==== Dataset excerpts ====

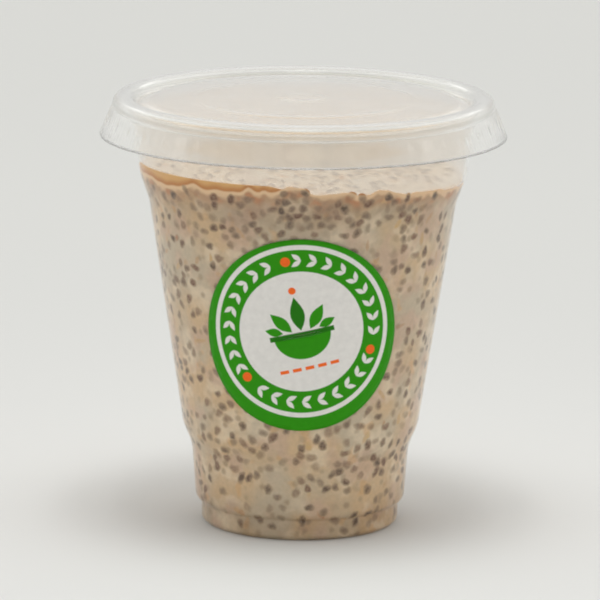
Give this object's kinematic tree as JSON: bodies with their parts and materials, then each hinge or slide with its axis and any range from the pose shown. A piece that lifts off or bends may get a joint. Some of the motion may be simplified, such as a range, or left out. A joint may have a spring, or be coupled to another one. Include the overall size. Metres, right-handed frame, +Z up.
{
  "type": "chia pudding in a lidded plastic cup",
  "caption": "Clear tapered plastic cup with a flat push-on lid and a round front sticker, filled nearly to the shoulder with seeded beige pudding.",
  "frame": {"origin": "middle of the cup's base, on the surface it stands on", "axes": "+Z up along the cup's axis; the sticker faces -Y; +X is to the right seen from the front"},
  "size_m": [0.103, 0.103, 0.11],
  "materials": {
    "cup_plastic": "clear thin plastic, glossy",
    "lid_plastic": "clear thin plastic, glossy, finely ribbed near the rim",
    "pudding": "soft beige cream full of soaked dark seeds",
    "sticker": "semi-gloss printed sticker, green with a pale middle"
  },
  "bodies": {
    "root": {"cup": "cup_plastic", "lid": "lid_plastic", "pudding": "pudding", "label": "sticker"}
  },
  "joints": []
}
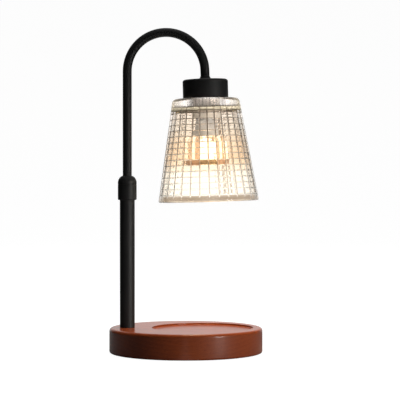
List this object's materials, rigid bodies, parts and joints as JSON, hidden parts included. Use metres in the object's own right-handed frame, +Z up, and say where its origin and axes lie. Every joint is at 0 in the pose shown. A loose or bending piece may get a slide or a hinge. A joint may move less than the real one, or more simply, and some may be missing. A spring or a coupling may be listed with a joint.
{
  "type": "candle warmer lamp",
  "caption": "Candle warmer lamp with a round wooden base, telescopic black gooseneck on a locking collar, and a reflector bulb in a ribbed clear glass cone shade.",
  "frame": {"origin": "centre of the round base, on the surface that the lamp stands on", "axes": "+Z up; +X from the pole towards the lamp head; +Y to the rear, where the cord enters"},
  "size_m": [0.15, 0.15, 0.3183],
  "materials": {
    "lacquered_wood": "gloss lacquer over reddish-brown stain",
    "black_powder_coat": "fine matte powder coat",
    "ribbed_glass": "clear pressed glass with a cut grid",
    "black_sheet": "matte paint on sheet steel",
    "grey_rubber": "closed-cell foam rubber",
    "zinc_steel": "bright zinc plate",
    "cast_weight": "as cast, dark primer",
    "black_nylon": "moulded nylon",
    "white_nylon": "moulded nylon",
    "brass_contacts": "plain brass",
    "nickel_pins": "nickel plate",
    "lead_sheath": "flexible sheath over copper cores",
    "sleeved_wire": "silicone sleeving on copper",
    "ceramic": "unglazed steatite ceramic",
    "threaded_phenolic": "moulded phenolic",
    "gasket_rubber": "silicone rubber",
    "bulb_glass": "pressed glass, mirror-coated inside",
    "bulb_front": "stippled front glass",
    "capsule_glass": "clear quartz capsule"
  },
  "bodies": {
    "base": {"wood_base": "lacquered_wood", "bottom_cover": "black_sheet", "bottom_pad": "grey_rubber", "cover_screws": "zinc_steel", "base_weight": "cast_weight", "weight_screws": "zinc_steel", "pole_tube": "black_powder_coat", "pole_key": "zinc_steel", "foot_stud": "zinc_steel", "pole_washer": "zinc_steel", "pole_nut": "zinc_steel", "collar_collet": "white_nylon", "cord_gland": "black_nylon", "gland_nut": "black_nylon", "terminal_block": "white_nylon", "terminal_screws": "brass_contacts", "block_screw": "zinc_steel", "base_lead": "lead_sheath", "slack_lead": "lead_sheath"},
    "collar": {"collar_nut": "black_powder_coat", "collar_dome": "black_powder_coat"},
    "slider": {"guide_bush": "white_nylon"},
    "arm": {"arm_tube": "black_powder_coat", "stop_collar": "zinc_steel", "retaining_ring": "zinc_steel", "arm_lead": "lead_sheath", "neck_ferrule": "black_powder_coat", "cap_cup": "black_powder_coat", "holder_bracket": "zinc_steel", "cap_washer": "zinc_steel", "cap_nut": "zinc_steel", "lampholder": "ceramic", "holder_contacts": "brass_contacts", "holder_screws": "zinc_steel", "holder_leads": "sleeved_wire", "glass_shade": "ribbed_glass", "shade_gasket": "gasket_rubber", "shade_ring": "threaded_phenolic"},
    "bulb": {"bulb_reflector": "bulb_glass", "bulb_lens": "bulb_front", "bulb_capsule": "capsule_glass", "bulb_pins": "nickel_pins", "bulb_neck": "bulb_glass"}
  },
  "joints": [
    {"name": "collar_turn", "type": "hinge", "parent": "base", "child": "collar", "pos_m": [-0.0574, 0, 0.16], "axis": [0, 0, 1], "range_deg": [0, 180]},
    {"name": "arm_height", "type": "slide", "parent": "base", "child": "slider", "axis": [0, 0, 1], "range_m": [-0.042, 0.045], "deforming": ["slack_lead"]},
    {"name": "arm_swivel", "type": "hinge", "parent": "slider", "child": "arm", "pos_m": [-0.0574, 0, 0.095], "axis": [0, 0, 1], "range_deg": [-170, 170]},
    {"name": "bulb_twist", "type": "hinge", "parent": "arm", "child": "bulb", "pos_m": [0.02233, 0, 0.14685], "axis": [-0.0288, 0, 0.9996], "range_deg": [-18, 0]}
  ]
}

====
==== Dataset excerpts ====

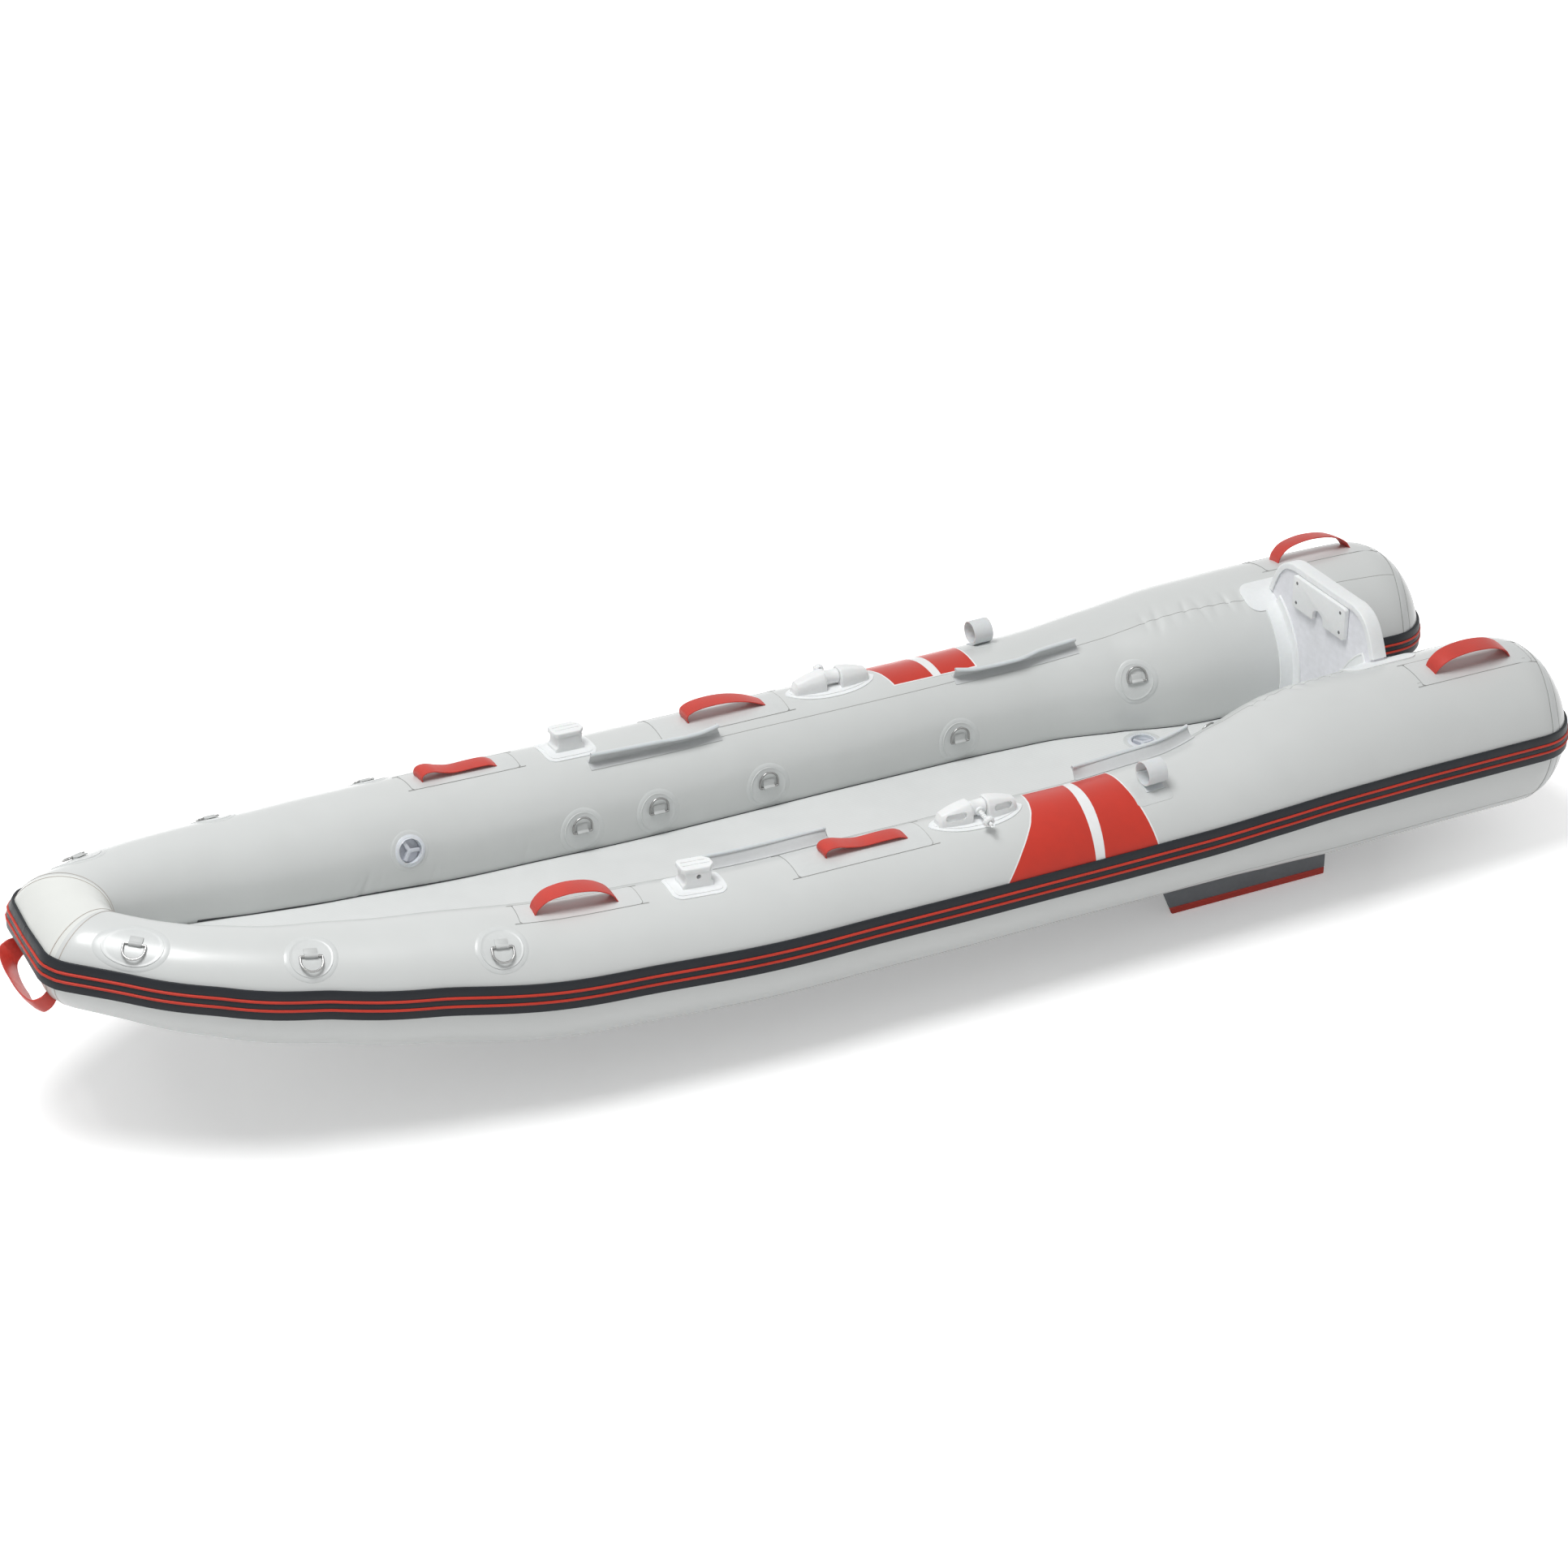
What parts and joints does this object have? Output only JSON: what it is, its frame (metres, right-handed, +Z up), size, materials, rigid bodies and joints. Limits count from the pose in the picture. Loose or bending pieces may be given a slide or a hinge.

====

**Instructions to follow:**
Identify and copy the lines holding the word "that".

**Completed task:**
Give this object's kinematic tree as JSON: bodies with their parts and materials, then each hinge or slide with its axis and any range from the pose shown. A piece that lifts off or bends may get a joint. Some of the motion may be simplified, such as a range, or left out. A joint may have a spring, or be coupled to another one. Include the overall size. Metres, right-handed frame, +Z up.
  "frame": {"origin": "centre of the round base, on the surface that the lamp stands on", "axes": "+Z up; +X from the pole towards the lamp head; +Y to the rear, where the cord enters"},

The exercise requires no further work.